As much as I (lovingly!) poke fun at tumblrinas (definition: any bright-eyed lady fan younger than me on tumblr), I realize that every generation of fan can say the same thing about the generation that comes after. Just as I shake my fist about how we used to have to wait for movies to come out to write fic about them, there’s a woman shaking her fist at me about how you used to have to join mailing lists to get your fix, and a woman shaking a fist at her about how you used to have to subscribe to ‘zines to get your fix. As the development of technology accelerates, fandom has definitely benefited. How else could JaegarCon happen mere weeks after Pacific Rim came out?

And yet, I find something romantic about ye olden days of fandom—specifically, the 1970s and 1980s. (Some people find the Tudor court romantic. I apparently like plumbing too much.) Sure, you basically had to luck into actually finding fandom, but you were actually forging the template for media fandom (as opposed to more male-dominated sci-fi fandom) for years to come. We all have much to owe to our Trekkie foremothers.

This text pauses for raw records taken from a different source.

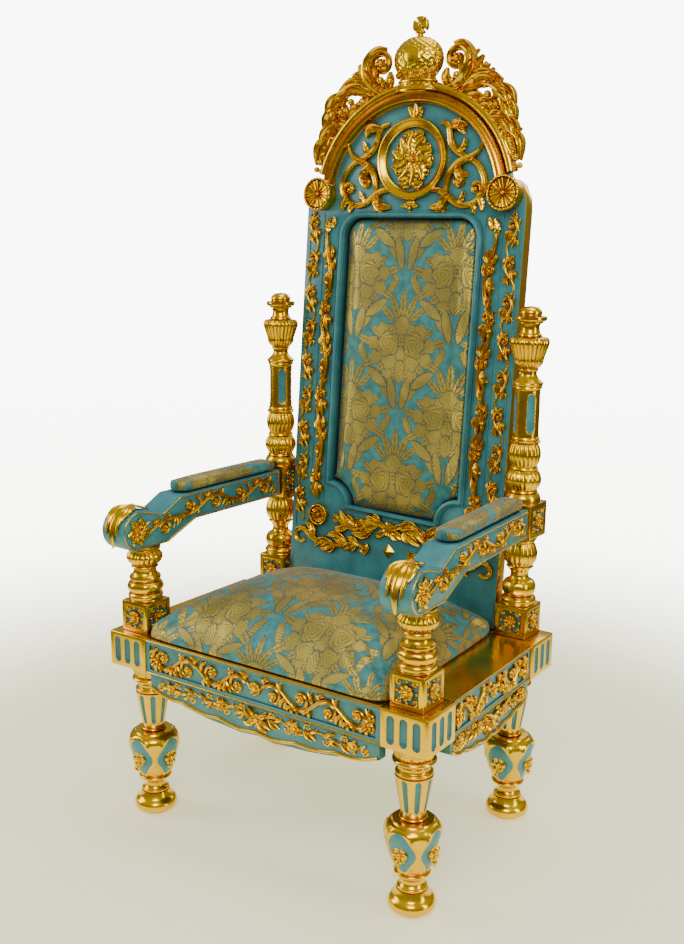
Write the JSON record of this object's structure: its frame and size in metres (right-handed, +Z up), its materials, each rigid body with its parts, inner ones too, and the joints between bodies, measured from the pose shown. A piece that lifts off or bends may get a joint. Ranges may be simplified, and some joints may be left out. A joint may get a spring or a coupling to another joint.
{
  "type": "throne",
  "caption": "Carved and gilded high-back throne with an arched, crested back, scroll arms, turned legs and brocade upholstery.",
  "frame": {"origin": "on the floor, under the middle of the throne's bounding box", "axes": "+Z up, the sitter faces -Y, +X to the right of somebody who looks at the front"},
  "size_m": [0.8, 0.6668, 1.722],
  "materials": {
    "gilding": "carved wood under burnished gold leaf, very glossy, darker orange in the hollows",
    "teal_paint": "satin teal paint on wood, with thin gilt lines",
    "brocade": "teal satin brocade woven with dull gold flower bouquets",
    "carcase_wood": "plain dark carcase wood, hidden under the cushion"
  },
  "bodies": {
    "root": {"corner_block_front_left": "gilding", "corner_block_rear_left": "gilding", "corner_block_front_right": "gilding", "corner_block_rear_right": "gilding", "leg_front_left": "gilding", "leg_rear_left": "gilding", "leg_front_right": "gilding", "leg_rear_right": "gilding", "front_post_left": "gilding", "front_post_right": "gilding", "rear_post_left": "gilding", "rear_post_right": "gilding", "arm_leaf_left": "gilding", "arm_leaf_right": "gilding", "rosette_left": "gilding", "rosette_right": "gilding", "arch_moulding": "gilding", "medallion_ring": "gilding", "medallion": "gilding", "spandrel_scroll_left": "gilding", "spandrel_scroll_right": "gilding", "medallion_crest": "gilding", "vine_strip_left": "gilding", "vine_strip_right": "gilding", "scroll_strip_left": "gilding", "scroll_strip_right": "gilding", "corner_scroll_left": "gilding", "corner_scroll_right": "gilding", "small_rosette_left": "gilding", "small_rosette_right": "gilding", "flower_swag": "gilding", "diamond_stud": "gilding", "crest": "gilding", "front_rail": "teal_paint", "back_rail": "teal_paint", "side_rail_left": "teal_paint", "side_rail_right": "teal_paint", "apron_front": "teal_paint", "apron_left": "teal_paint", "apron_right": "teal_paint", "arm_left": "teal_paint", "arm_right": "teal_paint", "back_board": "teal_paint", "panel_moulding": "teal_paint", "seat_cushion": "brocade", "back_pad": "brocade", "arm_pad_left": "brocade", "arm_pad_right": "brocade", "seat_deck": "carcase_wood"}
  },
  "joints": []
}
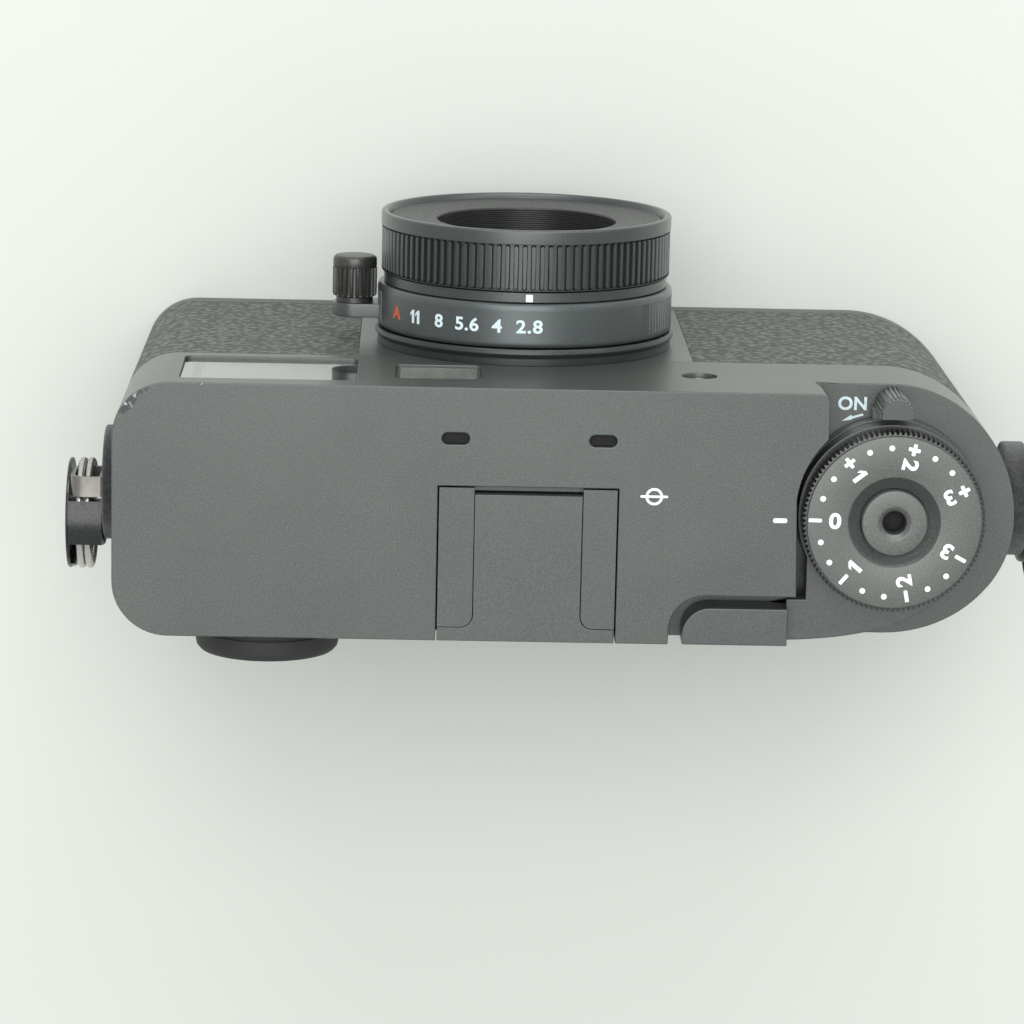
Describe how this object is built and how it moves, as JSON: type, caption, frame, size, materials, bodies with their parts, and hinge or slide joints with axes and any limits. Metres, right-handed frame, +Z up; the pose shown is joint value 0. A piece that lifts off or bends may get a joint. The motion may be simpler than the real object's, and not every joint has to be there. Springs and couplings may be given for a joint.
{
  "type": "compact half frame camera",
  "caption": "Compact half frame style camera with a fixed prime lens, optical finder, exposure dial and frame-advance lever.",
  "frame": {"origin": "mouth of the tripod socket in the base plane, under the lens axis, at mid thickness", "axes": "+Z up through the top plate, -Y out of the lens, +X towards the user's left hand"},
  "size_m": [0.1183, 0.0499, 0.0643],
  "materials": {
    "top_paint": "fine sparkle satin paint",
    "shoe_metal": "satin",
    "shoe_cover_plastic": "fine matte texture",
    "body_plastic": "satin",
    "leatherette": "pebbled grain",
    "panel_paint": "satin",
    "base_paint": "satin",
    "rubber_grip": "fine texture",
    "steel": "satin",
    "chassis": "cast",
    "circuit": "solder mask",
    "sensor_glass": "coated",
    "battery_wrap": "printed wrap",
    "card_plastic": "satin",
    "black_glass": "polished",
    "clear_glass": "coated",
    "black_plastic": "fine texture",
    "flash_lens": "diffusing",
    "lamp_lens": "smoked",
    "ring_metal": "satin anodised look",
    "optical_glass": "coated",
    "dial_metal": "fine blasted satin",
    "button_metal": "fine blasted satin",
    "lever_metal": "satin",
    "felt": "felted",
    "connector_steel": "plated"
  },
  "bodies": {
    "root": {"top_cover": "top_paint", "front_shell": "body_plastic", "leather_left": "leatherette", "leather_right": "leatherette", "front_panel": "panel_paint", "rear_cover": "body_plastic", "bottom_cover": "base_paint", "base_screws": "steel", "thumb_grip": "rubber_grip", "chassis_plate": "chassis", "tripod_socket": "steel", "main_board": "circuit", "sensor_board": "circuit", "image_sensor": "sensor_glass", "battery": "battery_wrap", "memory_card": "card_plastic", "display_panel": "black_plastic", "display_glass": "black_glass", "info_display_glass": "black_glass", "usb_connector": "connector_steel", "microphones": "black_plastic", "finder_window": "clear_glass", "finder_tunnel": "black_plastic", "finder_lens": "clear_glass", "eyepiece_ring": "rubber_grip", "eyepiece_lens": "clear_glass", "flash_window": "flash_lens", "flash_module": "flash_lens", "focus_lamp": "lamp_lens", "lens_flange": "panel_paint", "lens_barrel": "ring_metal", "index_ring": "ring_metal", "lens_bezel": "ring_metal", "name_ring": "black_plastic", "front_lens": "optical_glass", "iris_unit": "black_plastic", "rear_lens_group": "optical_glass", "accessory_shoe": "shoe_metal", "dial_post": "steel", "door_pins": "steel", "felt_discs": "felt", "strap_lugs": "steel"},
    "shoe_cover": {"shoe_cover": "shoe_cover_plastic"},
    "power_lever": {"power_lever": "lever_metal"},
    "frame_lever": {"frame_lever": "lever_metal"},
    "exposure_dial": {"exposure_dial": "dial_metal"},
    "shutter_button": {"shutter_button": "button_metal", "button_spring": "steel"},
    "aperture_ring": {"aperture_ring": "ring_metal", "aperture_knob": "ring_metal"},
    "focus_ring": {"focus_ring": "ring_metal"},
    "playback_button": {"playback_button": "black_plastic"},
    "menu_button": {"menu_button": "black_plastic"},
    "battery_door": {"battery_door": "body_plastic"},
    "door_latch": {"door_latch": "black_plastic"},
    "port_door": {"port_door": "body_plastic"},
    "strap_ring_left": {"split_ring_left": "steel", "ring_cover_left": "black_plastic"},
    "strap_ring_right": {"split_ring_right": "steel", "ring_cover_right": "black_plastic"}
  },
  "joints": [
    {"name": "shoe_cover_slide", "type": "slide", "parent": "root", "child": "shoe_cover", "axis": [0, 1, 0], "range_m": [0, 0.02]},
    {"name": "power_lever_turn", "type": "hinge", "parent": "root", "child": "power_lever", "pos_m": [-0.04257, -0.00023, 0.0562], "axis": [0, 0, 1], "range_deg": [0, 22]},
    {"name": "frame_lever_swing", "type": "hinge", "parent": "root", "child": "frame_lever", "pos_m": [-0.04257, -0.00023, 0.0593], "axis": [0, 0, 1], "range_deg": [0, 110], "stiffness_Nm_per_rad": 0.004, "springref_deg": -11.46},
    {"name": "exposure_dial_turn", "type": "hinge", "parent": "root", "child": "exposure_dial", "pos_m": [-0.04257, -0.00023, 0.0622], "axis": [0, 0, 1], "range_deg": [-154.3, 154.3]},
    {"name": "shutter_press", "type": "slide", "parent": "root", "child": "shutter_button", "axis": [0, 0, -1], "range_m": [0, 0.0008], "stiffness_N_per_m": 600, "springref_m": -0.0004},
    {"name": "aperture_turn", "type": "hinge", "parent": "root", "child": "aperture_ring", "pos_m": [0, -0.01975, 0.0298], "axis": [0, -1, 0], "range_deg": [0, 63]},
    {"name": "focus_turn", "type": "hinge", "parent": "root", "child": "focus_ring", "pos_m": [0, -0.0266, 0.0298], "axis": [0, -1, 0], "range_deg": [-60, 60]},
    {"name": "playback_press", "type": "slide", "parent": "root", "child": "playback_button", "axis": [0, -1, 0], "range_m": [0, 0.0004], "stiffness_N_per_m": 500, "springref_m": -0.0003},
    {"name": "menu_press", "type": "slide", "parent": "root", "child": "menu_button", "axis": [0, -1, 0], "range_m": [0, 0.0004], "stiffness_N_per_m": 500, "springref_m": -0.0003},
    {"name": "battery_door_hinge", "type": "hinge", "parent": "root", "child": "battery_door", "pos_m": [-0.02, 0.002, 0.0006], "axis": [0, -1, 0], "range_deg": [0, 95]},
    {"name": "door_latch_slide", "type": "slide", "parent": "battery_door", "child": "door_latch", "axis": [-1, 0, 0], "range_m": [0, 0.0024]},
    {"name": "port_door_hinge", "type": "hinge", "parent": "root", "child": "port_door", "pos_m": [0.0475, -0.0049, 0.018], "axis": [0, 0, -1], "range_deg": [0, 100]},
    {"name": "strap_ring_left_swing", "type": "hinge", "parent": "root", "child": "strap_ring_left", "pos_m": [0.05185, -0.0002, 0.048], "axis": [1, 0, 0], "range_deg": [-113.5, 0]},
    {"name": "strap_ring_right_swing", "type": "hinge", "parent": "root", "child": "strap_ring_right", "pos_m": [-0.06155, -0.0002, 0.048], "axis": [1, 0, 0], "range_deg": [-113.5, 0]}
  ]
}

I’ve wanted to read Star Trek Lives! for a very long time. Not only is it a historical record of Star Trek fandom, it also generated fandom. For some people, this was their first encounter with the concept. Luckily, Lichtenberg, Marshak, and Winston are writing for both the seasoned fan who wants to learn more about the future of Star Trek (1975 saw increased interest in a Star Trek film or even a revived series), for new Star Trek fans, and people who have seen Star Trek but don’t understand fan culture at all.

It’s very easy, when defending fandom, to either raise your hackles so far that you’re too defensive to talk, or to make excuses for how “silly” it is. (Remember, “if you like something then it’s not stupid or unimportant.”) But our three merry authors calmly and enthusiastically delineate why Star Trek has a fandom, why that fandom loves it, and who makes up that fandom. (Given that the contemporary fan stereotype is a white gentleman in his twenties, it’s beyond delightful to see a Star Trek fan roll her eyes at the stereotype that all Star Trek fans are little old ladies in Keds.) The most defensive they get is listing off the unique and interesting people who have been touched and inspired by the show, from a high school student who reconsidered dropping out to a widow whose sense of purpose was reaffirmed by the show. There’s also the occasional backpat for being such astute and sophisticated consumers of pop culture that they watch shows “properly”, but it’s the 1970s. I can give them a little leeway there.

It’s harder to give leeway for the dated gender views, because modern fandom is so vocal about representation. One of my go-to examples when people roll their eyes about fanfiction is a fic where two female cadets at the Mumbai Starfleet Academy talk about the events of the 2009 film in order to dissect what the film says about whiteness, masculinity, and America. (I’ve never been able to find it again.) There’s a lot of language about how men want to be Spock and women want to be worthy of being with Spock. (It was 1975. Spock was everybody’s favorite character.)

But the analysis that composes about half the book is largely free of this sort of thing at its core. Lichtenberg, Marshak, and Winston list off exactly why people respond to Star Trek in the way that they do. A charming majority of it focuses on Spock—again, 1975, everybody’s favorite—but the largest reason is that Star Trek has a specific attitude about the world (as opposed to the limp, “boys will be boys” assumptions of some sitcoms). It envisions a world where all of humanity can work together, no matter their differences—but not in a way that ignores their differences. Fans are often accused of escapism (Tolkien had a good joke about that—it’s only jailers who are so concerned with escape), but our authors claim otherwise:

In STAR TREK, the fan escapes not from reality but to reality—to a reality where failure is only the prelude to success, where strength, determination and integrity can earn triumph just as Spock has won his battle of virtue of his strength. (159)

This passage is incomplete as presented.